Artistic License Renewed was delighted to sit down with Raymond Benson to discuss his memories of Fleming’s favorite comrades Ernest Cuneo and Ivar Bryce, during the researching of his essential James Bond Bedside Companion.
1. Did Cuneo and Bryce have a favorite Fleming novel?
Ernest Cuneo, it seemed to me, couldn’t have cared less about Bond. He just liked Fleming and they were great friends. Ernie took Fleming on the cross-country trip of the U.S. to research “Diamonds Are Forever,” and Fleming named a character after him (Ernest Cureo, taxi driver). I imagine that might have been Ernie’s favorite, but he never said. His participation in the development of “Thunderball” was, to him, just a weekend of throwing out ideas with the guys.
As for Ivar Bryce, he loved each and every Bond novel. Again, he never told me if he had a favorite, but I imagine it would be either the first one, “Casino Royale,” or “From Russia, With Love.”
2. What was your experience at Black Hole Hollow Farm and does it still exist?
I imagine the estate is still there and is most likely still in the Hartford family, although I’m not certain. Ivar Bryce was married to Josephine (Jo) Hartford; she had her mansion and estate in Vermont and Bryce had his in England. Neither one of them wanted to move to the other country, so they lived separately! Jo invited me for the weekend in October 1982 to stay at Black Hole Hollow Farm in order to “soak up the ambiance.” At the time, I was researching “The James Bond Bedside Companion.”
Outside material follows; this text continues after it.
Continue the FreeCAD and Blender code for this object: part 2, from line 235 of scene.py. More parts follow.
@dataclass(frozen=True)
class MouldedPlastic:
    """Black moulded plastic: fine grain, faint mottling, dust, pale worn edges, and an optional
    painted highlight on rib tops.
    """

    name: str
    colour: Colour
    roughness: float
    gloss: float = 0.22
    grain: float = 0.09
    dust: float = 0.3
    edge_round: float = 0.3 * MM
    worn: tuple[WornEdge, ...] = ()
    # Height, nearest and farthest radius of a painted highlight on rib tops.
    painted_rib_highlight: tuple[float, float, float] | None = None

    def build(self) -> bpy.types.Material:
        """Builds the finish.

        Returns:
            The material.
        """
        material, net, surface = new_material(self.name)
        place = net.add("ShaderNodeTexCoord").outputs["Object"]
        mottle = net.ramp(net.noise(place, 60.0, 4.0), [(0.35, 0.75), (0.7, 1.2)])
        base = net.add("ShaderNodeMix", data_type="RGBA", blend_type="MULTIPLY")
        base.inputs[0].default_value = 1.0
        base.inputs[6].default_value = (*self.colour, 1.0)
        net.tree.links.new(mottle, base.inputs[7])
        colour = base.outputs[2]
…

That summer I had spent a few days at Moyns Park, Bryce’s home in Birdbrook, England. At Black Hole, I stayed in the guest room where Fleming always slept! Jo was very fond of Fleming, but I got the feeling she didn’t care much for Bond, especially after her husband was sued by Kevin McClory over “Thunderball.”
3. Did Cuneo and Bryce talk much about their time with Roald Dahl and Fleming as part of the Baker Street Irregulars?
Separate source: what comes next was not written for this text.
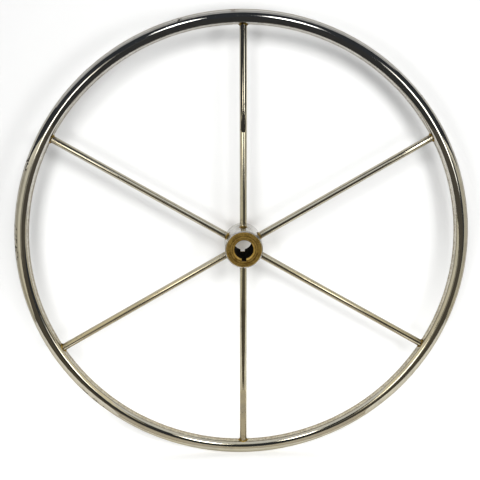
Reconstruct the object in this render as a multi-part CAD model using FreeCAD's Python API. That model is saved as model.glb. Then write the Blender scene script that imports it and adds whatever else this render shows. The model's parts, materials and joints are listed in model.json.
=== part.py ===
import FreeCAD, Part
import math
import os

# Ship steering wheel, in millimetres: a bent tube rim, six straight rod spokes
# and a short turned hub, all brazed together. The origin is the wheel's centre,
# halfway along the hub. The shaft axis is Y, the driver stands on the -Y side,
# and +Z is up, with one spoke straight up and the keyway straight down.

INCH = 25.4

# Rim
rim_radius = 300.0                 # wheel centre to the middle of the tube
tube_diameter = 0.75 * INCH
tube_wall = 1.65
seam_angle = 92.4                  # where the bent tube's ends meet, degrees from +X
seam_width = 1.0
seam_groove = 0.15                 # how far the seam's filler lies below the tube
sleeve_length = 52.0               # the sleeve inside the rim that bridges the seam
sleeve_wall = 1.6

# Spokes
spoke_diameter = 0.375 * INCH
spoke_into_rim = 3.0               # how far a spoke's end stands inside the tube's bore
spoke_angles = {
    "top": 90.0,
    "upper_right": 30.0,
    "lower_right": -30.0,
    "bottom": -90.0,
    "lower_left": -150.0,
    "upper_left": 150.0,
}

# Hub
hub_diameter = 2.0 * INCH
hub_length = 2.25 * INCH
hub_chamfer = 1.6
bore_diameter = 1.0 * INCH
bore_chamfer = 1.6
keyway_width = 0.25 * INCH
keyway_depth = 0.125 * INCH
socket_depth = 0.25 * INCH         # how deep each spoke sits in the hub's wall

# Brazed fillets: each joint was filled by hand, so each has a size of its own
rim_fillets = {
    "top": 3.0,
    "upper_right": 2.7,
    "lower_right": 2.8,
    "bottom": 3.2,
    "lower_left": 2.6,
    "upper_left": 2.9,
}
hub_fillets = {
    "top": 2.4,
    "upper_right": 2.7,
    "lower_right": 2.5,
    "bottom": 2.3,
    "lower_left": 2.4,
    "upper_left": 2.8,
}
fillet_undersize = 0.03            # keeps a fillet's feather edge off its neighbours

# The shapes that a fillet is worked out on reach this far past the joint, in
# fillet sizes: enough to hold the whole fillet
rim_core_reach = 2.0
hub_core_reach = 3.0
rod_reach = 4.0
edge_tolerance = 0.01              # how near the rod's skin a joint's edge lies

tube_radius = tube_diameter / 2
tube_bore_radius = tube_radius - tube_wall
spoke_radius = spoke_diameter / 2
hub_radius = hub_diameter / 2
bore_radius = bore_diameter / 2
socket_radius = hub_radius - socket_depth
spoke_end = rim_radius - tube_bore_radius + spoke_into_rim

CENTRE = FreeCAD.Vector(0, 0, 0)
ALONG_X = FreeCAD.Vector(1, 0, 0)
ALONG_Y = FreeCAD.Vector(0, 1, 0)
ALONG_Z = FreeCAD.Vector(0, 0, 1)
TURN = FreeCAD.Vector(0, -1, 0)    # angles grow anticlockwise, seen by the driver


def save(name, shape):
    """Write one piece as a STEP file of its own."""
    if not shape.isValid() or len(shape.Solids) != 1:
        raise ValueError(name + " is not one valid solid")
    shape.Solids[0].exportStep("parts/" + name + ".step")
    print(name, round(shape.Volume, 1), "mm3")


def turned(shape, angle):
    """Copy a shape that lies along +X to a place at this angle round the wheel."""
    copy = shape.copy()
    copy.rotate(CENTRE, TURN, angle)
    return copy


def bent_bar(radius, start, sweep):
    """A round bar bent along the rim's centre line, over part of the circle."""
    middle = FreeCAD.Vector(rim_radius, 0, 0)
    section = Part.Face(Part.Wire(Part.makeCircle(radius, middle, ALONG_Z)))
    return turned(section.revolve(CENTRE, TURN, sweep), start)


def bent_tube(outer_radius, inner_radius, start, sweep):
    """A tube bent the same way."""
    return bent_bar(outer_radius, start, sweep).cut(bent_bar(inner_radius, start, sweep))


def arc_angle(length):
    """Angle that a length along the rim's centre line takes up."""
    return math.degrees(length / rim_radius)


def make_spoke():
    """A plain round rod, from its socket in the hub to the inside of the rim."""
    start = FreeCAD.Vector(socket_radius, 0, 0)
    return Part.makeCylinder(spoke_radius, spoke_end - socket_radius, start, ALONG_X)


def drilled(shape, spoke):
    """Cut the six spoke holes into a rim or hub piece."""
    rods = [turned(spoke, angle) for angle in spoke_angles.values()]
    return shape.cut(rods)


def make_rim_tube(spoke):
    """One tube bent into a ring, open at the seam and drilled for the spokes."""
    gap = arc_angle(seam_width)
    ring = bent_tube(tube_radius, tube_bore_radius, seam_angle + gap / 2, 360 - gap)
    return drilled(ring, spoke)


def make_seam_braze():
    """The thin ring of filler between the tube's two ends."""
    gap = arc_angle(seam_width)
    return bent_tube(tube_radius - seam_groove, tube_bore_radius, seam_angle - gap / 2, gap)


def make_sleeve(spoke):
    """The short bent sleeve that lines up the tube's ends, drilled for the top spoke."""
    sweep = arc_angle(sleeve_length)
    bore = tube_bore_radius - sleeve_wall
    return drilled(bent_tube(tube_bore_radius, bore, seam_angle - sweep / 2, sweep), spoke)


def make_hub(spoke):
    """A turned barrel with a keyed through bore and six blind spoke sockets."""
    half = hub_length / 2
    profile = [
        (bore_radius, -half + bore_chamfer),
        (bore_radius + bore_chamfer, -half),
        (hub_radius - hub_chamfer, -half),
        (hub_radius, -half + hub_chamfer),
        (hub_radius, half - hub_chamfer),
        (hub_radius - hub_chamfer, half),
        (bore_radius + bore_chamfer, half),
        (bore_radius, half - bore_chamfer),
    ]
    points = [FreeCAD.Vector(radius, y, 0) for radius, y in profile]
    outline = Part.makePolygon(points + points[:1])
    barrel = Part.Face(outline).revolve(CENTRE, ALONG_Y, 360)
    keyway_bottom = bore_radius + keyway_depth
    corner = FreeCAD.Vector(-keyway_width / 2, -half, -keyway_bottom)
    keyway = Part.makeBox(keyway_width, hub_length, keyway_bottom, corner)
    return drilled(barrel.cut(keyway), spoke)


def make_rim_fillet(size):
    """The collar of filler where a spoke meets the rim, on the rim's inner side."""
    reach = arc_angle(2 * (spoke_radius + rim_core_reach * size))
    rim_core = bent_bar(tube_radius - fillet_undersize, -reach / 2, reach)
    rod_start = FreeCAD.Vector(rim_radius - tube_radius - rod_reach * size, 0, 0)
    rod = Part.makeCylinder(
        spoke_radius - fillet_undersize, rim_radius - rod_start.x, rod_start, ALONG_X
    )
    rim_local = bent_bar(tube_radius, -reach, 2 * reach)
    return fillet_collar(rim_core, rod, rim_local, size)


def make_hub_fillet(size):
    """The collar of filler where a spoke leaves the hub's barrel."""
    half = spoke_radius + hub_core_reach * size
    bottom = FreeCAD.Vector(0, -half, 0)
    hub_core = Part.makeCylinder(hub_radius - fillet_undersize, 2 * half, bottom, ALONG_Y)
    rod = Part.makeCylinder(
        spoke_radius - fillet_undersize, hub_radius + rod_reach * size, CENTRE, ALONG_X
    )
    hub_local = Part.makeCylinder(hub_radius, 4 * half, bottom * 2, ALONG_Y)
    return fillet_collar(hub_core, rod, hub_local, size)


def fillet_collar(core, rod, neighbour, size):
    """Round the corner between a rod and the piece it enters, and keep only the filler."""
    joined = core.fuse(rod)
    corner = [edge for edge in joined.Edges if is_joint_edge(edge)]
    filled = joined.makeFillet(size, corner)
    spoke = Part.makeCylinder(spoke_radius, 2 * rim_radius, CENTRE, ALONG_X)
    return filled.cut([neighbour, spoke])


def is_joint_edge(edge):
    """True for the edge where the rod's skin runs into the other piece."""
    radius = spoke_radius - fillet_undersize
    distances = [
        math.hypot(edge.valueAt(place).y, edge.valueAt(place).z)
        for place in edge.ParameterRange
    ]
    middle = edge.valueAt(sum(edge.ParameterRange) / 2)
    distances.append(math.hypot(middle.y, middle.z))
    on_rod = all(abs(distance - radius) < edge_tolerance for distance in distances)
    straight = isinstance(edge.Curve, (Part.Line, Part.Circle))
    return on_rod and not straight


def main():
    os.makedirs("parts", exist_ok=True)
    spoke = make_spoke()
    save("rim_tube", make_rim_tube(spoke))
    save("rim_seam_braze", make_seam_braze())
    save("rim_seam_sleeve", make_sleeve(spoke))
    save("hub", make_hub(spoke))
    for place, angle in spoke_angles.items():
        save("spoke_" + place, turned(spoke, angle))
        save("rim_fillet_" + place, turned(make_rim_fillet(rim_fillets[place]), angle))
        save("hub_fillet_" + place, turned(make_hub_fillet(hub_fillets[place]), angle))


main()
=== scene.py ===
import json
import math

import bpy
from mathutils import Matrix, Vector

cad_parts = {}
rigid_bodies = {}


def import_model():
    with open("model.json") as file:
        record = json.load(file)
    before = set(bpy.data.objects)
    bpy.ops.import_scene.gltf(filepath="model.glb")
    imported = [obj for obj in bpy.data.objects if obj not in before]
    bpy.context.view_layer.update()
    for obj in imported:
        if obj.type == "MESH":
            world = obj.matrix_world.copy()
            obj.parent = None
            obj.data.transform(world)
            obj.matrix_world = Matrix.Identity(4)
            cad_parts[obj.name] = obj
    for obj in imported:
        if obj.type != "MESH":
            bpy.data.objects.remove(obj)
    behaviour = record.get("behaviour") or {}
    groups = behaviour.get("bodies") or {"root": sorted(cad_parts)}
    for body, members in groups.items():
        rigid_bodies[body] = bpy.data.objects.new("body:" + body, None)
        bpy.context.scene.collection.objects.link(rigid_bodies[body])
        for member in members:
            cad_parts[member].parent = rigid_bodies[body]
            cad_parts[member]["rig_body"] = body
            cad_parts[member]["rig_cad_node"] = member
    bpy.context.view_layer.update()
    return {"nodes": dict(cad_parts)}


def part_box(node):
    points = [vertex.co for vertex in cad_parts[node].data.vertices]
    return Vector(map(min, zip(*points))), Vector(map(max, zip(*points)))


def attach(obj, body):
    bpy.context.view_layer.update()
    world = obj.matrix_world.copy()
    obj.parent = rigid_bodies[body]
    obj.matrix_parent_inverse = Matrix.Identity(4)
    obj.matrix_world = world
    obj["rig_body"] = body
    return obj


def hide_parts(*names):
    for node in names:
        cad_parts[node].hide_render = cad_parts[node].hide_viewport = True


bl_info = {
    "name": "Brazed steering wheel",
    "version": (1, 0, 0),
    "blender": (4, 5, 0),
    "location": "3D View > Sidebar > Wheel",
    "description": "Finishes a plated, brazed boat steering wheel and sets its stage",
    "category": "Object",
}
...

Bryce was actually neighbors with Roald Dahl. At the time of my visit with him, he attempted to invite Dahl and his wife, Patricia Neal, over so I could meet them. They had other plans, though, so it didn’t happen. Cuneo and Bryce never referred to their WW2 work as the Baker Street Irregulars.
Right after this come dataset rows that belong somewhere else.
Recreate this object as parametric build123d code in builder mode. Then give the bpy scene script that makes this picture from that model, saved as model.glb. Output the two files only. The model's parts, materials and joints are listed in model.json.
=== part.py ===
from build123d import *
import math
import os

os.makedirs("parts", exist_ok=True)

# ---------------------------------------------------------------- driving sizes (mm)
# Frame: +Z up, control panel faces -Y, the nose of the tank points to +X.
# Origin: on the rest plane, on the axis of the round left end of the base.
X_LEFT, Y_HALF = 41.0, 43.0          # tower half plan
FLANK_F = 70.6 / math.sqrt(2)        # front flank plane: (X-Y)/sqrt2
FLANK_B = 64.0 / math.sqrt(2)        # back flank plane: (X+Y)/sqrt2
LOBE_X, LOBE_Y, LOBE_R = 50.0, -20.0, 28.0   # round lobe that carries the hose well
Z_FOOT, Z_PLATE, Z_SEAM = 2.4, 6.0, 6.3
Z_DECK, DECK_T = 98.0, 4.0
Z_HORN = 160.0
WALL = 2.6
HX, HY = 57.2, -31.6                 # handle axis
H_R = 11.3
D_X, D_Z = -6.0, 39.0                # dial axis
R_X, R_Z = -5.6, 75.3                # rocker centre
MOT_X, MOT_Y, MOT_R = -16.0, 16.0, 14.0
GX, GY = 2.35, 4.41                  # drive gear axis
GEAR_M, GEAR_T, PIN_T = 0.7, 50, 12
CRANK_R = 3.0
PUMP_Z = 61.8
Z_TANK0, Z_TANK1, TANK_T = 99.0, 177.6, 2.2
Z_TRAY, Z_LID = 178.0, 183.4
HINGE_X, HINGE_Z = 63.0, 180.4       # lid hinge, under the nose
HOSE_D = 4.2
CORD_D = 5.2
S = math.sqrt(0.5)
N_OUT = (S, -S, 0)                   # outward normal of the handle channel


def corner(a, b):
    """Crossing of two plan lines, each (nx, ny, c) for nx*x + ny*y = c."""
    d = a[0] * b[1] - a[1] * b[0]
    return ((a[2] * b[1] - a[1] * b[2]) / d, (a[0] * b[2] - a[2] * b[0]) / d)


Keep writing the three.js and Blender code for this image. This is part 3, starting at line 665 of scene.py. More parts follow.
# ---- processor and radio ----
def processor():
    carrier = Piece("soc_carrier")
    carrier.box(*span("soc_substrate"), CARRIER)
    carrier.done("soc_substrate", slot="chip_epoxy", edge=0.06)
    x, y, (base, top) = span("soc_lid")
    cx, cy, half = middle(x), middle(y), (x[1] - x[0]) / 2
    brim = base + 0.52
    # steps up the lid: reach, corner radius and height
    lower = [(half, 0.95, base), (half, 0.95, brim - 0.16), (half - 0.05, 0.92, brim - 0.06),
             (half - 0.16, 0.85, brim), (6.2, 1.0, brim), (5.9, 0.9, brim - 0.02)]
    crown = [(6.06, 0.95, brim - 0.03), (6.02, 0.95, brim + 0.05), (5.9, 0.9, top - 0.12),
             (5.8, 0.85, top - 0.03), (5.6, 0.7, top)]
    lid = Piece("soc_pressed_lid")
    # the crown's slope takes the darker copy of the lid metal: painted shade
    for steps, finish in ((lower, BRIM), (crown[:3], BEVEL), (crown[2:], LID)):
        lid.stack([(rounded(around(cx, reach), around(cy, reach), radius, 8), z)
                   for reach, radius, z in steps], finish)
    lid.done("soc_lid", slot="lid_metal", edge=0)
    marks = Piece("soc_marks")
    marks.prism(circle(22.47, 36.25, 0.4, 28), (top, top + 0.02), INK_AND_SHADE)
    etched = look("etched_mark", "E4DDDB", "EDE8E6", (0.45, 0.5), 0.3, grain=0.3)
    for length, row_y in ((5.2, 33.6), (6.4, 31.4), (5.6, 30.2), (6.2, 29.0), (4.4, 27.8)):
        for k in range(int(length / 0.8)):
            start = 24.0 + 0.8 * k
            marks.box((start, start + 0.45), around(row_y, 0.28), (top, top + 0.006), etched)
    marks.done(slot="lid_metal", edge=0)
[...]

Cuneo was in the OSS and worked with Wild Bill Donovan, and he was a liaison to William Stephenson—which, in turn, led him to Fleming. Bryce was tight-lipped about his wartime service, although he wrote a lot about it in his autobiography, “You Only Live Once.” I have a feeling Bryce himself was more of a James Bond-type than Fleming ever was.
4. How much do you think of Bond was based on Ivar Bryce?
As I mentioned in the previous answer, there is quite a lot of evidence to suggest that Fleming was inspired by what his childhood friend did in the war. Bryce was more of a “hands-on” secret agent, Fleming was more of an administrator. I’ve read numerous accounts by former intelligence officers claiming that they were the inspiration for 007.
I don’t believe Fleming based Bond on any particular person. He used an amalgamation of men he knew during the war, but mostly Bond was himself, the way he would have liked to have been in his fantasies.
5. Can you tell us more about Cuneo’s influence on ‘Diamonds Are Forever’?
I recounted some of the stories Ernie told me in “The James Bond Bedside Companion.” It sounded to me like it was really a martini-tour of the U.S., with a little research on the side. Whatever it was, I know they had a memorable time together.
While in Las Vegas, they attempted to gamble at least once at every single casino in the city (of course, in 1954, when this occurred, there weren’t that many). They would go to the roulette or blackjack table, play one time, have a drink, and then go to the next place. I believe most of Fleming’s account of America in “Diamonds are Forever” came from how he saw the country through Ernie’s eyes.
6. Is there anything you discovered after publishing The Bedside Companion you wish was in there and will it ever be re-published?
The book has been republished and corrected, but it’s still the 1988 edition that was updated from the original 1984 edition. It’s available only as an e-book right now. I went back and made some corrections that have always bothered me—things that were proven incorrect after the book came out, some weird typos that never got fixed, and other minor things.
I’ll never update it to the present, though, mainly because I was one of the Bond authors. I can’t very well do “critiques” of other authors’ Bond novels, or even of the films—it just wouldn’t be right. “The James Bond Bedside Companion” will have to remain a relic from the 1980s.
Raymond Benson is the author of thirty published titles. He was the first American and third author to be commissioned by the Ian Fleming Estate to write official James Bond novels between 1996-2002. Most recently he has penned the critically-acclaimed five-book “Black Stiletto” saga, of which three have been published, with the final two coming in 2014.
Benson had previously written the now classic, The James Bond Bedside Companion, a book dedicated to Ian Fleming, the official novels, and the films. The book was initially released in 1984 and later updated in 1988. It was nominated for an Edgar Award by Mystery Writers of America in the Best Biographical/Critical Work category.